Он был властным человеком, с ним было не всегда и не всем легко. Надо было поработать с ним, чтобы понять, что этот редкий и иногда кажущийся несправедливым, подчас очень грубо одёргивающий актёров и работников человек, по существу, в главном — справедливый и добрый. Сколько я ни вспоминаю, я не помню ни одного случая, чтобы для окрика не было причины. Если уж Иван Александрович кричит, значит, не привезли костюм на натуру, значит, актёр опаздывает, значит, случилось что-то такое, что выбило его из рабочего самочувствия. А он был рабочим человеком, он был мастеровым. Это он принёс, наверное, оттуда, из Сибири, от отца и деда.
«Братья Карамазовы» были для него картиной очень нужной. Как-то он, вероятно, подытоживал жизнь, как-то он хотел понять её, разобраться в чём-то сложном, в чём-то, вероятно, для него необходимом, в чём-то утвердиться, что-то отмести. Я не могу точно сформулировать, да, пожалуй, и сам Иван Александрович не смог бы точно сказать, что значила для него эта картина, но она была ему жизненно необходима.
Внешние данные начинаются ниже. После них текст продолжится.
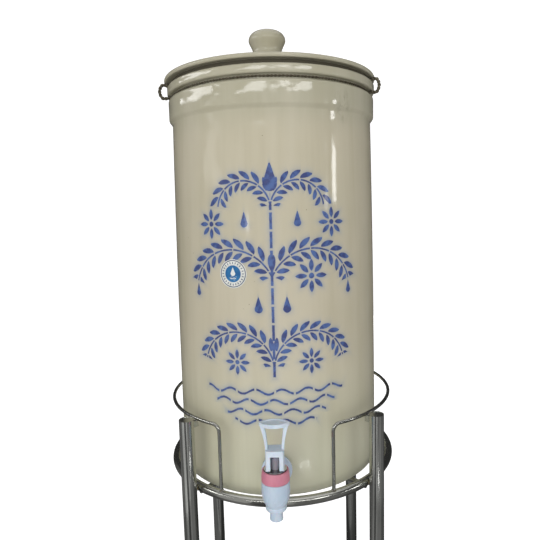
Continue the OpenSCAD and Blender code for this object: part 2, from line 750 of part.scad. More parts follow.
module upper_vessel() {
    color("wheat") on_stand() difference() {
        rotate_extrude($fn = 128) polygon(concat(
            [[0, vessel_base_z]],
            arc([vessel_r - vessel_edge_round, vessel_base_z + vessel_edge_round],
                vessel_edge_round, -90, 0, 6),
            [[vessel_r, vessel_seat_z], [groove_r, vessel_seat_z], [groove_r, rim_z]],
            arc([rim_r - rim_round, rim_z + rim_round], rim_round, -90, 0, 6),
            arc([rim_r - rim_round, rim_top_z - rim_round], rim_round, 0, 90, 6),
            arc([mouth_r + mouth_round, rim_top_z - mouth_round], mouth_round, 90, 180, 4),
            arc([mouth_r - vessel_fillet, vessel_floor_z + vessel_fillet], vessel_fillet, 0, -90, 6),
            [[0, vessel_floor_z]]));
        for (s = candle_sides) translate([s * candle_pitch / 2, 0, vessel_base_z - 1])
            cylinder(r = stud_r + stud_gap, h = vessel_floor + 2);
    }
}

module neck_wire() {
    color("dimgray") on_stand() translate([0, 0, ear_low_z])
        bent_rod(groove_r + neck_wire_r + seat_gap, neck_wire_r);
}

// Middle line of an ear in its upright plane: out of the groove, round the
// rim's edge and back in over the rim
function ear_point(t, out) =
    let (mid_z = (ear_low_z + ear_high_z) / 2, half_z = (ear_high_z - ear_low_z) / 2,
         bend_r = rim_r - rim_round, reach = rim_round + out, bow = PI * (half_z + reach) / 2,
         low = bend_r - ear_low_r, high = bend_r - ear_high_r, s = t * (low + bow + high))
    s < low ? [ear_low_r + s, ear_low_z]
    : s > low + bow ? [bend_r - (s - low - bow), ear_high_z]
    : let (a = -90 + 180 * (s - low) / bow, swell = ear_swell * (1 - cos(4 * a)) / 2)
        [bend_r + reach * cos(a), mid_z + half_z * sin(a) + (a < 0 ? -swell : swell)];

// One strand: it winds round the ear's middle line
module ear_strand(out, phase) {
    sides = 8;
    steps = 46;
    rings = [for (i = [0:steps]) let (t = i / steps, p = ear_point(t, out),
            q = ear_point(min(1, t + 0.01), out) - ear_point(max(0, t - 0.01), out),
            n = [q[1], -q[0]] / norm(q), w = phase + 360 * ear_turns * t)
        for (j = [0:sides - 1]) let (b = 360 * j / sides,
            u = wind_r * cos(w) + strand_r * cos(b), v = wind_r * sin(w) + strand_r * sin(b))
            [p[0] + n[0] * u, v, p[1] + n[1] * u]];
    polyhedron(rings, tube_faces(steps + 1, sides), convexity = 8);
}
module ear(turn, out) {
    color("dimgray") on_stand() rotate([0, 0, turn]) {
        ear_strand(out, 0);
        ear_strand(out, 180);
    }
}
module ear_left() { ear(180 + ear_left_turn, ear_left_out); }
module ear_right() { ear(-ear_right_turn, ear_right_out); }

// ---- candles ----

module candle_shell(side) {
    foot_z = candle_seat_z + candle_base_h;
    color("ivory") at_candles(side) translate([0, 0, foot_z]) rotate_extrude() polygon(concat(
        [[candle_r - candle_wall, 0], [candle_r, 0]],
        arc([0, candle_h - candle_r], candle_r, 0, 90, 12),
        arc([0, candle_h - candle_r], candle_r - candle_wall, 90, 0, 12)));
}
module candle_shell_left() { candle_shell(-1); }
module candle_shell_right() { candle_shell(1); }

module candle_base(side) {
    stud_foot = vessel_base_z - stud_drop;
    color("cornflowerblue") at_candles(side) rotate_extrude() polygon([
        [stud_hole_r, stud_foot], [stud_r - 0.6, stud_foot], [stud_r, stud_foot + 0.6],
        [stud_r, candle_seat_z], [candle_base_r - 1, candle_seat_z],
        [candle_base_r, candle_seat_z + 1], [candle_base_r, candle_seat_z + candle_base_h - 3],
        [candle_r + seat_gap, candle_seat_z + candle_base_h - seat_gap],
        [stud_hole_r, candle_seat_z + candle_base_h - seat_gap]]);
}
module candle_base_left() { candle_base(-1); }
module candle_base_right() { candle_base(1); }

// Washers above and below the vessel's floor
module candle_washers() {
    color("black") for (s = candle_sides) at_candles(s) {
        translate([0, 0, vessel_floor_z + eps]) washer(washer_r, stud_r + seat_gap, washer_t - 2 * eps);
        translate([0, 0, vessel_base_z - washer_t]) washer(washer_r, stud_r + seat_gap, washer_t - eps);
    }
}

module wing_nuts() {
    wing_tip = wing_reach * 0.65;
    color("cornflowerblue") for (s = candle_sides) at_candles(s)
        translate([0, 0, vessel_base_z - washer_t - wing_hub_h - eps]) difference() {
            union() {
                cylinder(r = wing_hub_r, h = wing_hub_h);
                translate([0, wing_t / 2, 0]) rotate([90, 0, 0]) linear_extrude(wing_t) polygon([
                    [-wing_reach, -wing_drop], [-wing_tip, -wing_drop], [-stud_r, wing_hub_h * 0.7],
                    [stud_r, wing_hub_h * 0.7], [wing_tip, -wing_drop], [wing_reach, -wing_drop],
                    [wing_hub_r, wing_hub_h - 1], [-wing_hub_r, wing_hub_h - 1]]);
            }
            translate([0, 0, -10]) cylinder(r = stud_r + seat_gap, h = wing_hub_h + 12);
        }
}

// ---- lid ----

// Cone with its seat and spigot, and a knob a little off its middle
module lid() {
    spigot_r = mouth_r - lid_spigot_gap;
    cave_r = spigot_r - 1.5 * lid_spigot_w;
    spigot_z = lid_seat_z - lid_spigot_h;
    edge_round = lid_edge_t / 2 - 0.1;
    knob_mid_z = knob_z + knob_h * 0.58;
    knob_flare = 3.6;
    knob_foot_z = knob_z - lid_slope * (knob_flare + knob_off) - 0.5;
    color("wheat") on_stand() translate([-lid_off, 0, 0]) {
        rotate_extrude($fn = 128) polygon(concat(
            [[0, knob_z - lid_t], [cave_r, lid_top_z + lid_slope * (cone_r - cave_r) - lid_t],
             [spigot_r - lid_spigot_w, spigot_z]],
            arc([spigot_r - 2, spigot_z + 2], 2, -90, 0, 4),
            [[spigot_r, lid_seat_z], [lid_seat_r, lid_seat_z], [lid_seat_r, lid_edge_z]],
            arc([lid_r - edge_round, lid_edge_z + edge_round], edge_round, -90, 0, 6),
            arc([lid_r - edge_round, lid_top_z - edge_round], edge_round, 0, 90 - atan(lid_slope), 6),
            [[knob_neck_r, knob_z], [0, knob_z]]));
        translate([-knob_off, 0, 0]) rotate_extrude($fn = 128) polygon(concat(
            [[0, knob_foot_z]],
            s_step([knob_neck_r + knob_flare, knob_foot_z], [knob_neck_r, knob_z + 4], 6),
            [for (i = [0:8]) let (t = i / 8)
                [knob_neck_r + (knob_r - knob_neck_r) * (1 - cos(150 * t)) / (1 - cos(150)),
                 knob_z + 4 + (knob_mid_z - knob_z - 4) * t]],
            [for (i = [1:12]) let (a = 90 * i / 12)
                [knob_r * pow(cos(a), 0.75), knob_mid_z + (knob_top_z - knob_mid_z) * pow(sin(a), 0.9)]]));
    }
}

support_ring();
guard_hoop();
leg_front_left();
leg_front_right();
leg_rear_left();
leg_rear_right();
leg_webs();
leg_plugs();
foot_caps();
cross_bar_long();
cross_bar_halves();
crock();
tap_body();
collar_nut();
stem_guide();
stem_seal();
outer_seal();
inner_seal();
lock_nut();
valve_spring();
valve_stem();
valve_plug();
tap_handle();
hinge_pin();
upper_vessel();
neck_wire();
ear_left();
ear_right();
candle_shell_left();
candle_shell_right();
candle_base_left();
candle_base_right();
candle_washers();
wing_nuts();
lid();
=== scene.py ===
"""Finishes, small fittings, light and camera for a stoneware gravity water filter on its steel stand."""

import json
import math

import bmesh
import bpy
from mathutils import Matrix, Vector


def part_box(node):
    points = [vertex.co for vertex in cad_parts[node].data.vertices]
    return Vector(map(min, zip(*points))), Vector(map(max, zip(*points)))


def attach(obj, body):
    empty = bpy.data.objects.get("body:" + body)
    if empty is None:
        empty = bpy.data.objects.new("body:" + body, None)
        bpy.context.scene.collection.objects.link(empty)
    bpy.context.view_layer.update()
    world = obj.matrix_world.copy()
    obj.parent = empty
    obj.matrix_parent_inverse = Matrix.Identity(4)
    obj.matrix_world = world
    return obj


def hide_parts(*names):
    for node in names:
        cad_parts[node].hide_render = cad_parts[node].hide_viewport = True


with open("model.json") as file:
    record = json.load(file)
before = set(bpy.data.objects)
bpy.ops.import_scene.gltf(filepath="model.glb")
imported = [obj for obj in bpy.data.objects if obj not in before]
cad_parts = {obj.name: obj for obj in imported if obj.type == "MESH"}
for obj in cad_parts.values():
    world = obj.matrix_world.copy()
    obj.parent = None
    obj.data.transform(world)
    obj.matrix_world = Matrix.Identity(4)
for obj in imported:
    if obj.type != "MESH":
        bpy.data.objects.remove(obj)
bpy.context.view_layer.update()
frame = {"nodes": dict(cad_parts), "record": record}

MM = 0.001
TAU = 2 * math.pi


# ---- Places and sizes, all from the frame ----


def middle(node):
    """The middle of a CAD node's box."""
    low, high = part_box(node)
    return (low + high) / 2


CROCK_LOW, CROCK_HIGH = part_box("crock")
CROCK_AXIS = middle("upper_vessel")
CROCK_BASE = CROCK_LOW.z
CROCK_R = 131 * MM      # the middling radius, on which the pattern is laid out
FOOT_R = 132.5 * MM
NECK_R = 128.75 * MM
NECK_UP = 441.0         # the collar's foot, in millimetres above the crock's
BELLY = 1.3 * MM
TAP_AXIS = middle("collar_nut")
CROCK_TURN = math.atan2(TAP_AXIS.x - CROCK_AXIS.x, CROCK_AXIS.y - TAP_AXIS.y)
RIM_LOW, RIM_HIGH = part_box("upper_vessel")
RIM_R = (RIM_HIGH.x - RIM_LOW.x) / 2
RING = middle("support_ring")
RING_LOW, RING_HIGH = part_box("support_ring")
RING_TUBE_R = (RING_HIGH.z - RING_LOW.z) / 2
RING_R = (RING_HIGH.x - RING_LOW.x) / 2 - RING_TUBE_R
HOOP_LOW, HOOP_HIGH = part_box("guard_hoop")
HOOP_WIRE_R = 2.125 * MM
LEGS = {name: middle(name) for name in
        ("leg_front_left", "leg_front_right", "leg_rear_left", "leg_rear_right")}
LEG_R = (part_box("leg_front_left")[1].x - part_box("leg_front_left")[0].x) / 2


def on_crock(around, up, out=0.0):
    """A point on the crock's wall: millimetres round it from the front, above its foot, and out from it."""
    angle = around * MM / CROCK_R + CROCK_TURN
    share = up / NECK_UP
    radius = FOOT_R + (NECK_R - FOOT_R) * share + 4 * BELLY * share * (1 - share) + out * MM
    return Vector((CROCK_AXIS.x + radius * math.sin(angle),
                   CROCK_AXIS.y - radius * math.cos(angle),
                   CROCK_BASE + up * MM))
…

Потому он так отчаянно боролся со смертью — хотел успеть высказаться до конца.
Пырьев, как опытнейший режиссёр, построил съёмки с учётом постепенного нарастания картины. Но так было в начале работы. Где-то в середине съёмок Иван Александрович начал уставать и решил отснять все второстепенные или, точнее сказать, не самые сложные сцены, а потом, отдохнув и подлечившись, опять самые трудные: «Мокрое», «Суд», «Иван и чёрт». Работать ему становилось всё труднее. Но только один раз я услышал от него: «Сегодня я отменю съёмку, что-то мне трудно дышать». И было видно, что ему действительно трудно дышать. Он в очередной раз слёг на две недели. Едва отлежавшись, сразу вышел на работу.